* **What you need to do**:
Copy out each line that includes the word "joints".

* **Stored records**:
┌────────
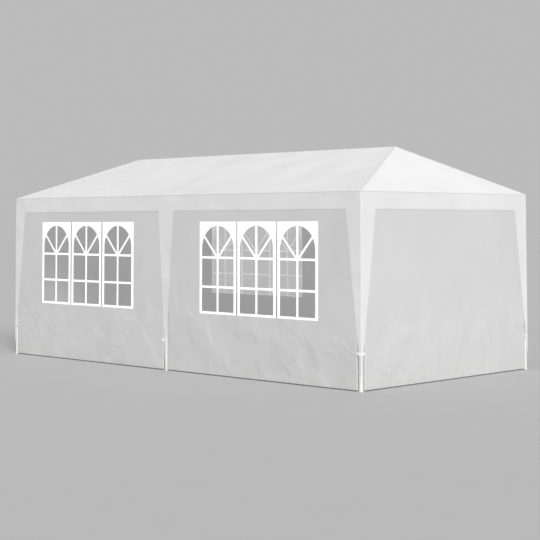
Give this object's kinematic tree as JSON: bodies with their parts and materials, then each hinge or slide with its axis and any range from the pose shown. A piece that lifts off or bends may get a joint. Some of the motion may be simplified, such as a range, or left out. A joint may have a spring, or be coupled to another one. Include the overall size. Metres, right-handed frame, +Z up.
└────────
┌────────
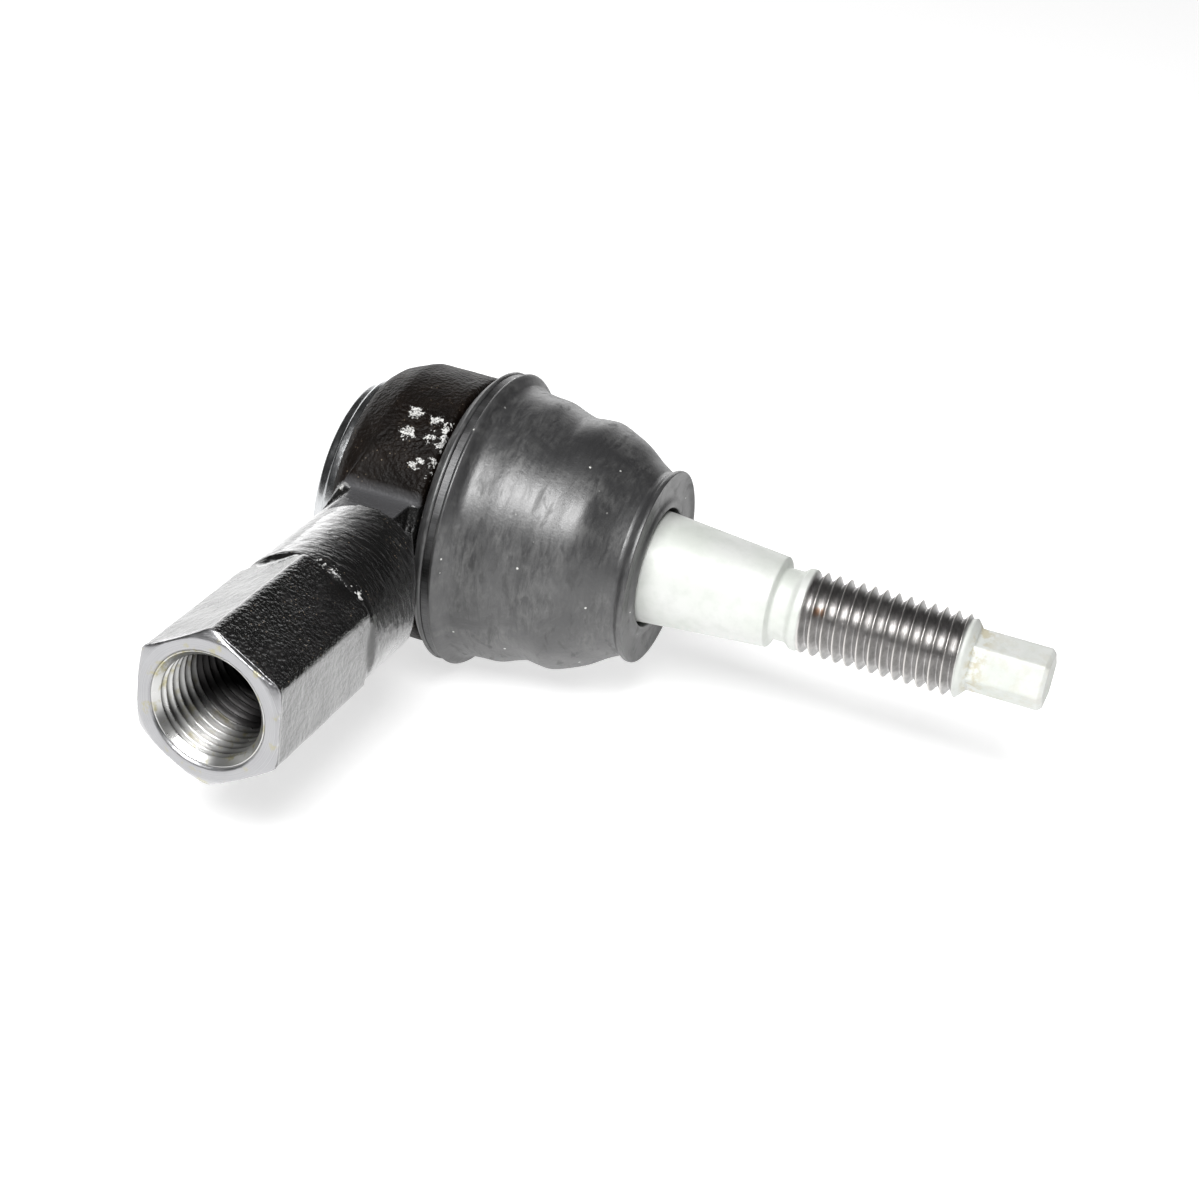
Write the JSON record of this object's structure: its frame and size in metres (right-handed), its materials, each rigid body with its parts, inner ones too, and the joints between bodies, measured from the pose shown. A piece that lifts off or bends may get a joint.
└────────
┌────────
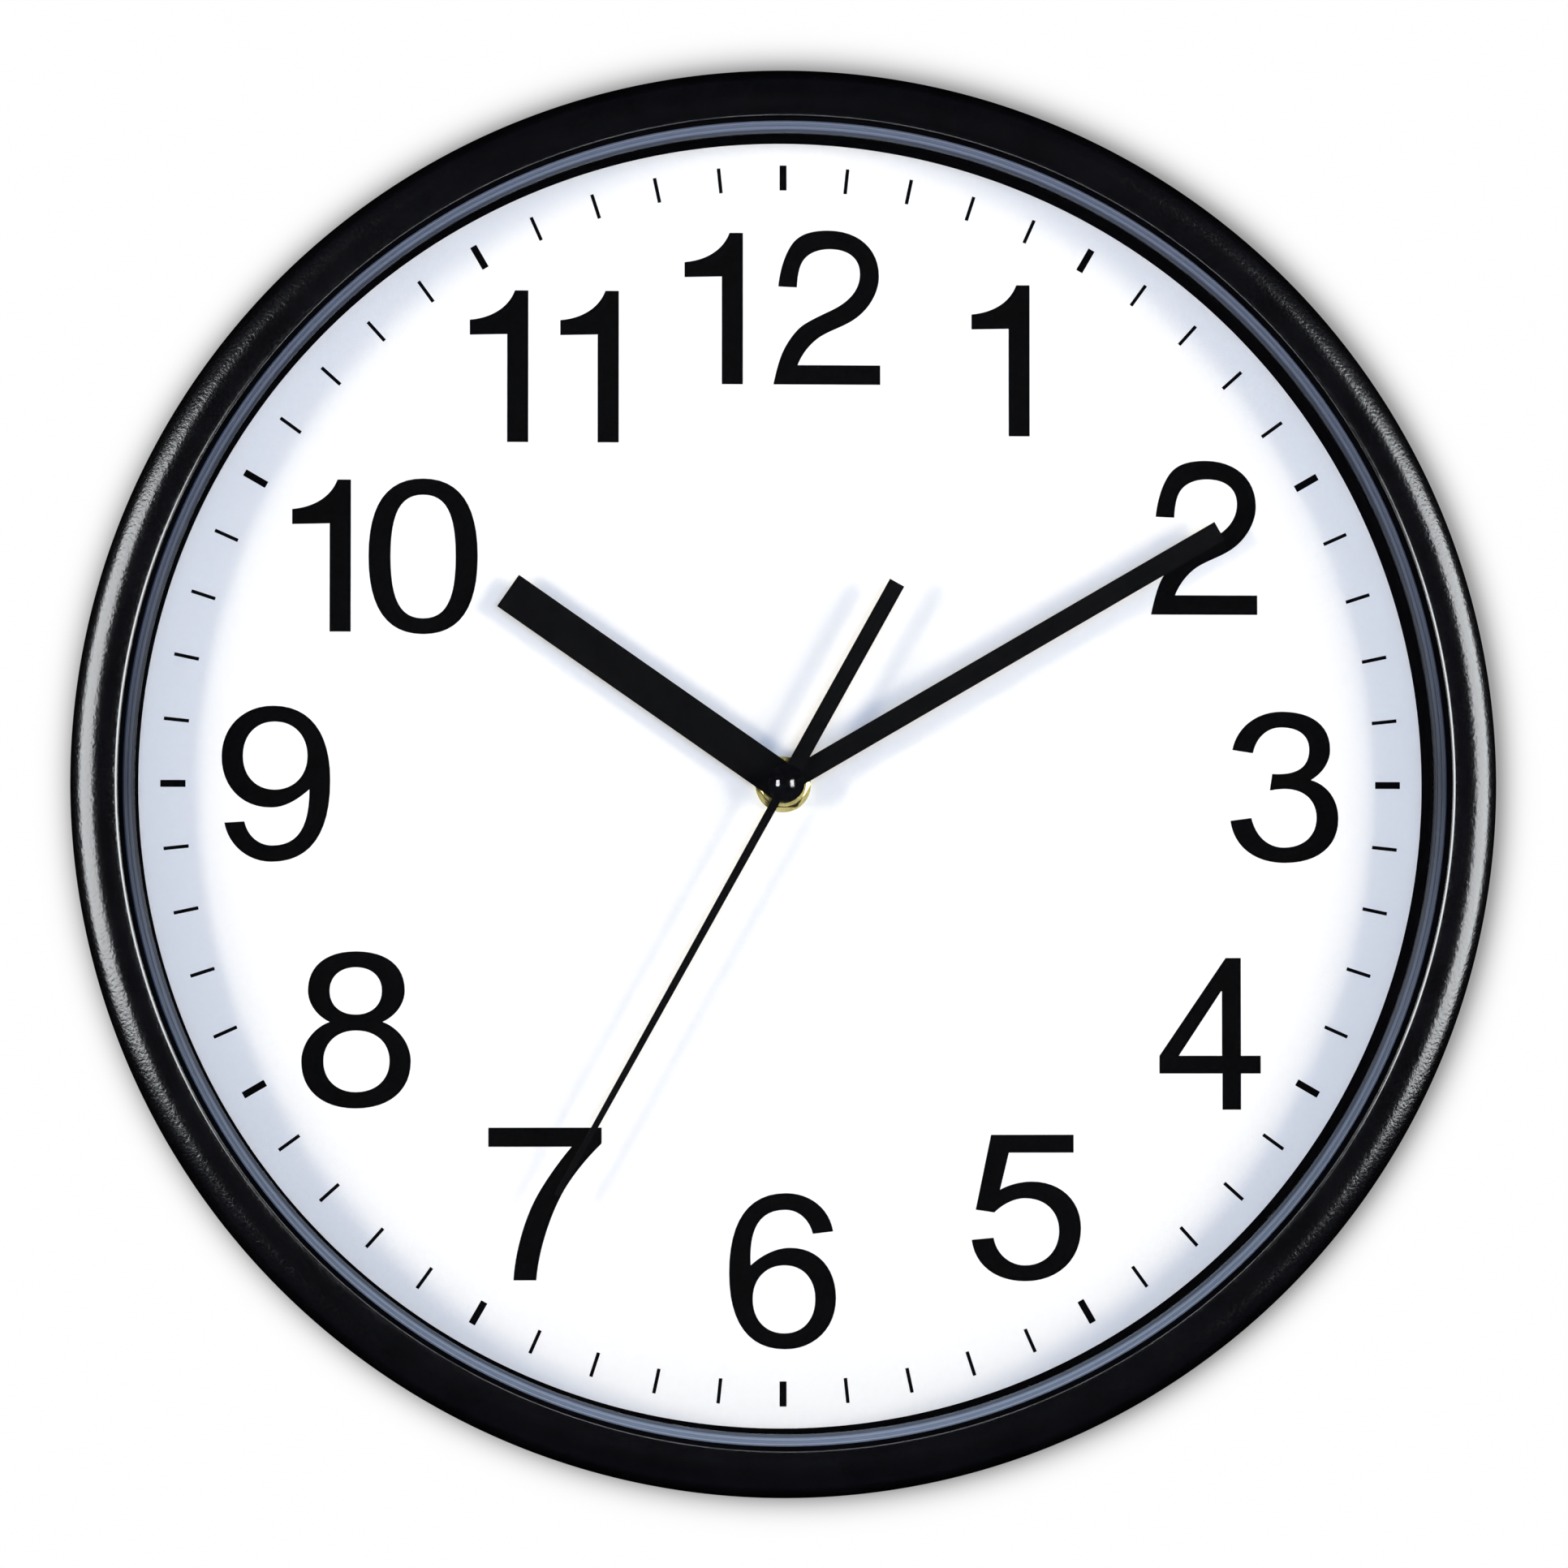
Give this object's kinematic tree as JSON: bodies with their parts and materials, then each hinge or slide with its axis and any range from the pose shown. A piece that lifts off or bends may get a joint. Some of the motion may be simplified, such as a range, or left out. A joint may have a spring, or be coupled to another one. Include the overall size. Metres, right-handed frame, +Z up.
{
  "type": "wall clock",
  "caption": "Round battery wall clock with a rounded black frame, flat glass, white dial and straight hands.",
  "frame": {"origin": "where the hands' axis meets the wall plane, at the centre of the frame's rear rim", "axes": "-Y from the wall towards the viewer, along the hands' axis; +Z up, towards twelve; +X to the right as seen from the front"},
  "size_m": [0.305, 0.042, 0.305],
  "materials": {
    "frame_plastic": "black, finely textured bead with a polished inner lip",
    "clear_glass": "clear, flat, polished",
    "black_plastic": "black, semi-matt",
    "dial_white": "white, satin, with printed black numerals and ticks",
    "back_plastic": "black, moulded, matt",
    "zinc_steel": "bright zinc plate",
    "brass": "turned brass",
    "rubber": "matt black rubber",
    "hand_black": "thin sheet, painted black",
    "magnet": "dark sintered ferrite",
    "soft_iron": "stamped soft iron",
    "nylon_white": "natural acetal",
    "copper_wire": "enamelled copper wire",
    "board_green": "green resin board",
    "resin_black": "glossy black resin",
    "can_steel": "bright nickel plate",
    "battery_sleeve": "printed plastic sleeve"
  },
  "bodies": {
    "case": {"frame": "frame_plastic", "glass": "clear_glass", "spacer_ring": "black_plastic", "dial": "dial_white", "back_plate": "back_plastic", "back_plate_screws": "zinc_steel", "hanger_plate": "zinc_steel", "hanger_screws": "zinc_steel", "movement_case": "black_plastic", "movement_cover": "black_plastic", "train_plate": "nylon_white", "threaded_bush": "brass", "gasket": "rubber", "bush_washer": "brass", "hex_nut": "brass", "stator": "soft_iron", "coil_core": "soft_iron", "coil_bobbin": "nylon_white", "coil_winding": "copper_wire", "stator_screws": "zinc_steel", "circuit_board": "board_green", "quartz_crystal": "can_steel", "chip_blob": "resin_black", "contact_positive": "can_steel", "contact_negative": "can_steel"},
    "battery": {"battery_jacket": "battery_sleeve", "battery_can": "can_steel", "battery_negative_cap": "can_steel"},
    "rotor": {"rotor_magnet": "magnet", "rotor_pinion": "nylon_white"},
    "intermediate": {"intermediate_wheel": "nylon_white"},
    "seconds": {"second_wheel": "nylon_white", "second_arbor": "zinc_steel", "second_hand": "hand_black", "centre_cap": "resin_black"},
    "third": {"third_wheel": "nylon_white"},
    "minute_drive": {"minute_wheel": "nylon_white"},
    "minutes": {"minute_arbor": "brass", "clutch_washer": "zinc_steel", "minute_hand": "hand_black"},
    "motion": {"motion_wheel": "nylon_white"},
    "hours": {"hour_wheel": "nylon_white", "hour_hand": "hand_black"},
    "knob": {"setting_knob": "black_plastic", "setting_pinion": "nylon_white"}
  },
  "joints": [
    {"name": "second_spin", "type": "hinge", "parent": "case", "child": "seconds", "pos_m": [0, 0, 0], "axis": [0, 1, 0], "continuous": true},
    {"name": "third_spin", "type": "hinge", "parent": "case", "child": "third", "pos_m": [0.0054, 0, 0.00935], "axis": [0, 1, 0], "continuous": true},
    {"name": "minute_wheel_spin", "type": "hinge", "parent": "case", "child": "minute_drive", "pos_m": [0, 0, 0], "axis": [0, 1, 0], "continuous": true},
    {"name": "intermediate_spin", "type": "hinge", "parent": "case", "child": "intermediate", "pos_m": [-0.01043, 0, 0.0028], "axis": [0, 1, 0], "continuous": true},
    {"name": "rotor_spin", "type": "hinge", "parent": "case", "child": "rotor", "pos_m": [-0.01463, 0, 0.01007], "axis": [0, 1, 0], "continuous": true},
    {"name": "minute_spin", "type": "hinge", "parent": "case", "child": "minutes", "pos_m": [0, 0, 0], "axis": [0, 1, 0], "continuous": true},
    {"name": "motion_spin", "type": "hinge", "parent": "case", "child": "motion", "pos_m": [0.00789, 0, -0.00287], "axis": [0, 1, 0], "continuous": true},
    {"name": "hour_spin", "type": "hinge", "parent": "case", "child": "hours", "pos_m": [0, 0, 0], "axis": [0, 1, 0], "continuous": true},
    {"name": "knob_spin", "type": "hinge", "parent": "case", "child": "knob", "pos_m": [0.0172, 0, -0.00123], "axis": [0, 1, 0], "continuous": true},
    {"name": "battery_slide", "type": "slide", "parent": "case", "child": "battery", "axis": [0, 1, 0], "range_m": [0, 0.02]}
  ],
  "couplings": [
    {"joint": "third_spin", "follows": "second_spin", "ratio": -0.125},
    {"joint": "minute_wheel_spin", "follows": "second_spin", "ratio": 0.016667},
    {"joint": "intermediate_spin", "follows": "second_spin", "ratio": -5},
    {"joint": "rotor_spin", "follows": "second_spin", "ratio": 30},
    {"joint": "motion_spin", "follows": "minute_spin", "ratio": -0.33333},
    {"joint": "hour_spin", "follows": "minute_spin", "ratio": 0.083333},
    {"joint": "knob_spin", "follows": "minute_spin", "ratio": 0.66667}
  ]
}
└────────
* **Solution**:
Write the JSON record of this object's structure: its frame and size in metres (right-handed), its materials, each rigid body with its parts, inner ones too, and the joints between bodies, measured from the pose shown. A piece that lifts off or bends may get a joint.
  "joints": [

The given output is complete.